This paper analyzes British Petroleum's organizational challenges in implementing safety culture change across its global operations. Following the catastrophic 2010 Gulf of Mexico oil spill and subsequent $20 billion settlement, BP recognized the need to transform its organizational culture and safety practices. The paper identifies barriers to effective change, including the company's diverse internal cultures and insufficient enforcement of conduct standards. It proposes concrete strategies for creating a culture of safety urgency, including accident-tracking systems, enhanced safety planning, unannounced inspections, and performance-based safety reviews. The analysis emphasizes that successful cultural transformation is essential as BP continues to pursue increasingly risky extraction techniques in depleting reserves.
British Petroleum (BP) is one of the world's largest oil and gas companies in terms of production capacity and revenue. BP explores for oil and natural gas in approximately 30 countries and possesses proved reserves of 18.1 billion barrels of oil equivalent (Hoovers, 2004). The company operates at a massive scale: it owns 16 refineries, processes 4 million barrels of crude oil per day, markets these products in 80 countries, and operates a network of 22,400 gas stations worldwide.
The remaining oil and gas reserves in the world are becoming increasingly hard to access by traditional methods, which has forced oil companies to continually develop new extraction techniques. These techniques require technological sophistication, drive up extraction prices, and create substantial risk to the extraction process. This escalating risk manifested dramatically in the Gulf of Mexico. Following the catastrophic spill, BP temporarily capped the oil leak using a pipe "cork" (Casselman, Gold, & Gonazalez, 2010). With the spill capped, BP outlined a $20 billion fund set aside to pay for damages to companies, organizations, and individuals significantly impacted by the incident. Despite this costly lesson, many people believe that BP continues to employ risky extraction techniques (Abrams, 2013).
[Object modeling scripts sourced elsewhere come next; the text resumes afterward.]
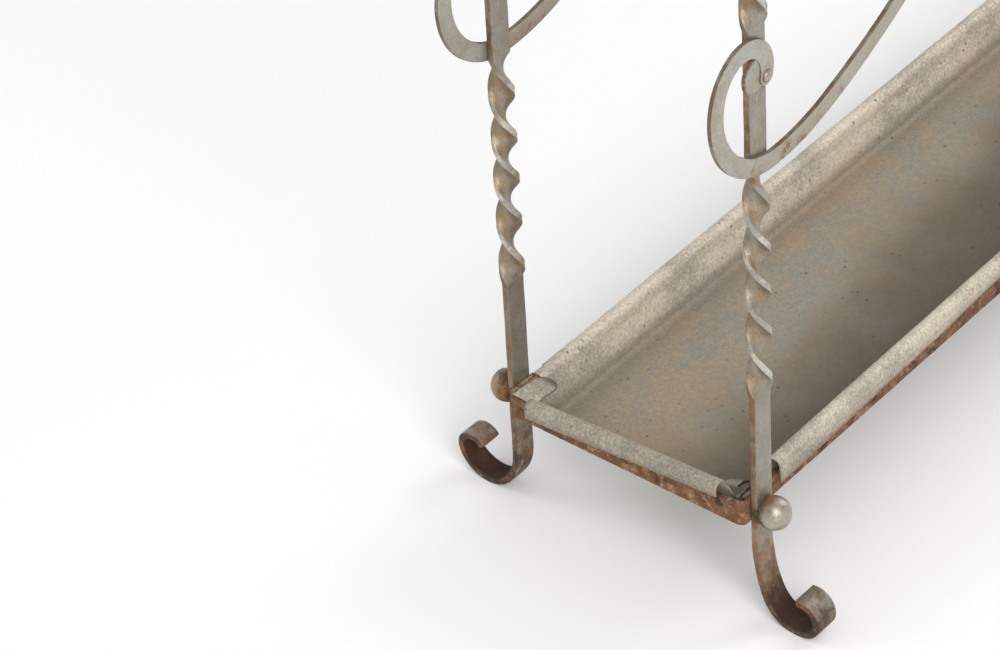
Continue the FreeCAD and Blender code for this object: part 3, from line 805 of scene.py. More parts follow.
# ---- posts ---------------------------------------------------------------------
@dataclass
class Posts:
    """Four posts, each one flat bar: a curled foot, two twisted lengths with a plain
    length between, and a curled top."""

    layout: Layout
    width: float = 16.0 * MM
    thick: float = 5.0 * MM
    worn: float = 1.1 * MM
    lip: float = 0.9 * MM
    hollow: float = 0.55 * MM
    twist_start: float = 92.5 * MM
    twist_length: float = 154.0 * MM
    plain_between: float = 105.0 * MM
    half_turns: int = 5
    foot_flare: float = 1.5 * MM
    rear_flare: float = 0.2 * MM
    curl_start: float = 12.0 * MM
    sole_wear: float = 0.4 * MM
    front_foot: Sequence[tuple[float, float]] = ((120.0 * MM, 21.0), (23.5 * MM, 89.0), (11.5 * MM, 176.0))
    rear_foot: Sequence[tuple[float, float]] = (
        (36.0 * MM, 37.0),
        (20.5 * MM, 53.5),
        (21.0 * MM, 80.5),
        (9.0 * MM, 160.0),
    )
    top_curl: Sequence[tuple[float, float]] = ((60.0 * MM, 20.0), (22.0 * MM, 70.0), (11.0 * MM, 150.0))

    def build(self, finishes: Finishes) -> None:
        """Make and dress the four posts."""
        for number, (side, end) in enumerate(CORNERS):
            where = corner_name(side, end)
            thing = self.bar(side, end, 11 + number).piece(f"post_bar_{where}")
            dress(thing, finishes.post, "stand", "post_steel", f"post_{where}")

    def twist(self, height: Array) -> Array:
        """Angle of the section at a height: it falls evenly by half a turn at a
        time through each twisted length, easing in and out over a few millimetres.

        Args:
            height: above the floor.

        Returns:
            The angle in radians.
        """
        first = self.layout.ball_z + self.twist_start
        second = first + self.twist_length + self.plain_between
        turn = np.zeros_like(height)
        ease = 5.0 * MM
        for start in (first, second):
            t = np.clip((height - start + ease) / (self.twist_length + 2 * ease), 0.0, 1.0)
            lead = ease / self.twist_length
            turn -= math.pi * self.half_turns * (t - lead * np.sin(2.0 * math.pi * t) * 0.5)
        return turn

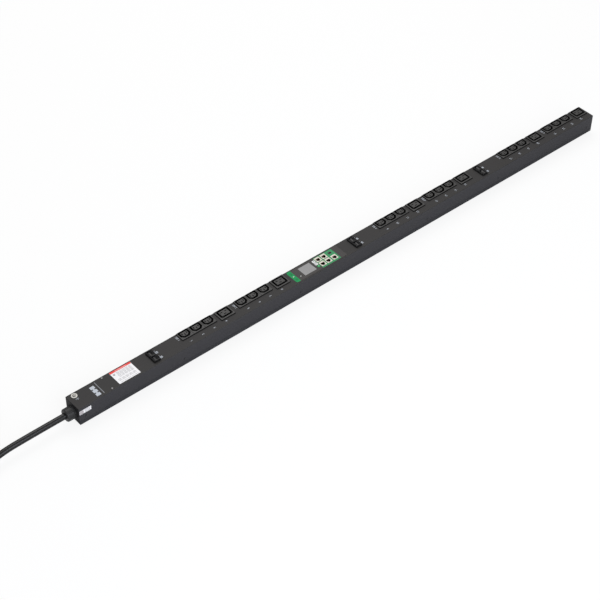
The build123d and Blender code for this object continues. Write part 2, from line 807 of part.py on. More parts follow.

In response to the 2010 disaster, BP has attempted to implement an organizational culture change throughout its operations. However, organizational change is often difficult, and BP could be more stringent about the code of conduct it demands of its employees. Many observers believe that its efforts to integrate safety into daily operations were largely ineffective. One of the primary problems the organization faces is its large mix of internal cultures—many of these are resistant to standardization and change.
BP needs to make a larger effort to standardize a code of conduct across all operations and invest meaningfully in education and training for employees. Without clear, uniform standards and systematic training, isolated safety initiatives fail to take root across the organization. The company's global footprint and diverse workforce, while a source of strength in some contexts, become a liability when trying to establish uniform safety expectations.
BP faces pressure to create a sense of urgency in its other operations regarding workplace safety and hazard management. The company can break through persistent safety issues by leveraging this urgency and adopting new, concrete tactics. These include keeping a detailed record of the number of days without an accident, conducting more rigorous safety planning before operations begin, performing unannounced safety inspections, and developing a comprehensive safety performance review method for all employees.
These mechanisms serve multiple functions: they create visibility and accountability, establish clear metrics for success, and signal to all employees that safety is a measurable, monitored priority. When employees see accident-free streaks celebrated and know that inspections could occur without warning, behavioral norms shift. Performance-based reviews ensure that safety compliance directly affects career outcomes, making the cultural message concrete rather than aspirational.
It is critical that BP successfully changes its culture so that its safety record can improve as the company continually engages in more risky extraction techniques. The 2010 Gulf of Mexico disaster demonstrated the human, environmental, and financial costs of weak safety cultures in high-risk industries. Without sustained commitment to standardized conduct, mandatory training, and systematic accountability, BP risks repeating costly failures. The organization must treat cultural transformation not as a temporary response to crisis, but as an ongoing operational necessity.